The good news is that Wilkie’s business didn’t die — he motored about 60 miles away from Motor City, taking his created jobs and taxes with him.

Unfortunately, this problem extends beyond Detroit and is becoming increasingly common. In fact, some respondents to Wilkie’s article tell their own cautionary tales. (The following are edited for grammar, punctuation, and style.).

TruckinMack writes:

I once had an employee quit to take a job somewhere else, where she got fired in about three months. For no reason I can fathom, the state charged my unemployment insurance. I sent a letter explaining that I did not fire her, that she quit to get a better job and her new employer fired her. The powers that be did not care about my letter in the least.

I could probably have hired a lawyer and “won,” though I expected my unemployment insurance company to do that. Still, I am not in business to hire lawyers and fight the government. Having more important concerns, like keeping my business afloat, I let it drop.

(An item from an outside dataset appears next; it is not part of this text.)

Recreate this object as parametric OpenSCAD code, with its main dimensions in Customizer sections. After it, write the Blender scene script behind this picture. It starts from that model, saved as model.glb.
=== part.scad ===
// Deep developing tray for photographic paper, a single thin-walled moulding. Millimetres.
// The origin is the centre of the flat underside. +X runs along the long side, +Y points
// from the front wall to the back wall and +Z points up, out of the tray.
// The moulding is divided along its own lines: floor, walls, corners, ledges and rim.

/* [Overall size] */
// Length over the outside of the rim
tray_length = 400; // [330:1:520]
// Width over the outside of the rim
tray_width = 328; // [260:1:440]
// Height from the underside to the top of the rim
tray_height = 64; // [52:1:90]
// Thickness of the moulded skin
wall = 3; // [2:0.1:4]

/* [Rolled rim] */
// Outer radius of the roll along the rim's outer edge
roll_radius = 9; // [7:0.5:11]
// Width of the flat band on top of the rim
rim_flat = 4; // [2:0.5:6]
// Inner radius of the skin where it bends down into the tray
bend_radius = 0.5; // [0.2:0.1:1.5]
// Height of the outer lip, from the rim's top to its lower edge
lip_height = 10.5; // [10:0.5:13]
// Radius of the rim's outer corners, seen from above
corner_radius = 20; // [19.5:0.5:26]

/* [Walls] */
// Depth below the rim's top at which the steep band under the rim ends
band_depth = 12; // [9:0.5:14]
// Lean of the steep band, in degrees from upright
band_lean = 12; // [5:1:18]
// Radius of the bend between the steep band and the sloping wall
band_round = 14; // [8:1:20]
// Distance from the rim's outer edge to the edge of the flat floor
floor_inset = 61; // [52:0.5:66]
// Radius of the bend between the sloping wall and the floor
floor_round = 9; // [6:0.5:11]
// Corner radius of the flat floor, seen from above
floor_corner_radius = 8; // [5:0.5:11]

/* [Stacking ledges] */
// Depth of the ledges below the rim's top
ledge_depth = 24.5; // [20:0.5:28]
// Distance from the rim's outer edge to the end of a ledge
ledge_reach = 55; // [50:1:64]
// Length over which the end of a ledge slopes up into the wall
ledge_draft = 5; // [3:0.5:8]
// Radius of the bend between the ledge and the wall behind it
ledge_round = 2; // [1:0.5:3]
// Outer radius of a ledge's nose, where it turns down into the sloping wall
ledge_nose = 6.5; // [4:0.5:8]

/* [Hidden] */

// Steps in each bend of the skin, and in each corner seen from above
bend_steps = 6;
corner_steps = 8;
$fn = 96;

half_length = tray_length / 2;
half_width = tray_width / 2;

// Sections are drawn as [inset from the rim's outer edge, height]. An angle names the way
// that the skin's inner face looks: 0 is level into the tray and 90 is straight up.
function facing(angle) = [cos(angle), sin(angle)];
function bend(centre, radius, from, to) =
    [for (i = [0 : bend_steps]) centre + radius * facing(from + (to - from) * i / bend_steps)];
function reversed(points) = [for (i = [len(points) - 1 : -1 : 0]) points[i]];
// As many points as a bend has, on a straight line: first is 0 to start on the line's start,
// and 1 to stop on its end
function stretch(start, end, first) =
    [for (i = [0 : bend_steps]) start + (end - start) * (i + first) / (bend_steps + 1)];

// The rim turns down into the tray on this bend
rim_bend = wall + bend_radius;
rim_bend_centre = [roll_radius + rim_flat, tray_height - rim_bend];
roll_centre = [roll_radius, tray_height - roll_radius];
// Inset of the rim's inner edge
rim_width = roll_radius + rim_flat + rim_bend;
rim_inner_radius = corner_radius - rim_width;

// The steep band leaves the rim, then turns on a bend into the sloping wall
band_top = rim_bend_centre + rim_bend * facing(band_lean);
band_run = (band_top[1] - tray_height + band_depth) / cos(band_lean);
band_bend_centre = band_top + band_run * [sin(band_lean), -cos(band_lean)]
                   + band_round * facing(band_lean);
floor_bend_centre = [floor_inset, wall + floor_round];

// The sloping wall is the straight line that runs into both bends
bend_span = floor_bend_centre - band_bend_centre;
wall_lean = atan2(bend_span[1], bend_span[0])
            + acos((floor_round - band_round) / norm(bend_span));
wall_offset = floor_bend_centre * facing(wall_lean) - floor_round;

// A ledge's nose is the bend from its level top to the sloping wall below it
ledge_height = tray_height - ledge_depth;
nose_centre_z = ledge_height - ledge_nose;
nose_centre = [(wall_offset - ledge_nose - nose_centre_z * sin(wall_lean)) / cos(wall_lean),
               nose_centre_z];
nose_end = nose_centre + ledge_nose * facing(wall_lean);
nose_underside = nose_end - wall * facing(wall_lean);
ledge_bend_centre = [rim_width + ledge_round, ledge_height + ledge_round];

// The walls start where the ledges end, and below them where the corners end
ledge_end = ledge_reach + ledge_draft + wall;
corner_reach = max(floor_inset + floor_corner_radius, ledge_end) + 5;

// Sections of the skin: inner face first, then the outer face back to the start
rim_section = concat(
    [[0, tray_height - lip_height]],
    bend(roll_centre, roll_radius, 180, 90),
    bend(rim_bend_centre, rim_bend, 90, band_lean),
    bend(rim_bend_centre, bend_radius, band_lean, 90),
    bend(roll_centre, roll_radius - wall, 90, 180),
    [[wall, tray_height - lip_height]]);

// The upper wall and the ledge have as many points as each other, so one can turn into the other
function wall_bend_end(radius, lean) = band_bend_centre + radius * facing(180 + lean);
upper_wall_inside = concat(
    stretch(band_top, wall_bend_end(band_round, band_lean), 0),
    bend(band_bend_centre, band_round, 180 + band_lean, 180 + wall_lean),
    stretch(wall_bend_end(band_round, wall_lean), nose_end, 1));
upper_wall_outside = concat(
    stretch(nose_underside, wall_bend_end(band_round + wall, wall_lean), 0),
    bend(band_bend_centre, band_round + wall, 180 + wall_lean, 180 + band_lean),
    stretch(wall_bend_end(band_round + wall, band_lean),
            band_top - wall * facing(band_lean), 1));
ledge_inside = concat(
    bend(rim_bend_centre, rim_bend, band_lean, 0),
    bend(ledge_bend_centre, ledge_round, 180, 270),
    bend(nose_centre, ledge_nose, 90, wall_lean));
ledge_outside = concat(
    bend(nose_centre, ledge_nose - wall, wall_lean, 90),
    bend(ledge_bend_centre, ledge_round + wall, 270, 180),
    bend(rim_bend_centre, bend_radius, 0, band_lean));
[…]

northern vigor weighed in:

People wonder why manufacturing packed up and moved to Mexico and Asia? This [Wilkie’s] article explains it clearly. The smaller capitalists either moved or closed down.

I farm and used to hire help, but the workers’ compensation and risk of lawsuits made me change. I am now back to a one man operation with bigger, modern equipment and no need for extra manpower. I contract out many jobs rather than hire anyone. And at a certain age I will need to sell to a bigger farm rather than hire help. The bigger farms will do all my land with the same manpower they have now.

The government has destroyed job creation with regulations.

And what is to blame for these policies? Critics such as author and columnist C. Edmund Wright put the onus on liberal ideology. As Wright opined today:

Detroit is why we [conservatives] are right, and they [the liberals] are wrong, in the real world. Detroit is Obama, Bernanke, Jack Lew, MSNBC, Tim Geithner, Paul Krugman, Robert Reich, Al Sharpton, et al, in the economic flesh. Detroit is the unavoidable endgame of liberal Democrat control. It couldn’t happen here, in Detroit, and yet it did.

… Detroit can happen everywhere.… There’s a survey out this week showing that in 11 states, there are more welfare recipients than employed adults. This was not the case in all of Michigan, but it has been true for Detroit for a long time.

Meanwhile, many other cities, and various entire states, including mammoth California, are on the road to Motown at varying speeds. And in every case, Detroit-style liberals are in charge and generally have been for decades.

For sure, economic fortunes can fall fast. Haiti was once dubbed The Jewel of the Antilles, being the richest colony in the world; now it’s the Western Hemisphere’s poorest country. Likewise, Detroit was once America’s most prosperous city. Will Atlas next shrug at America?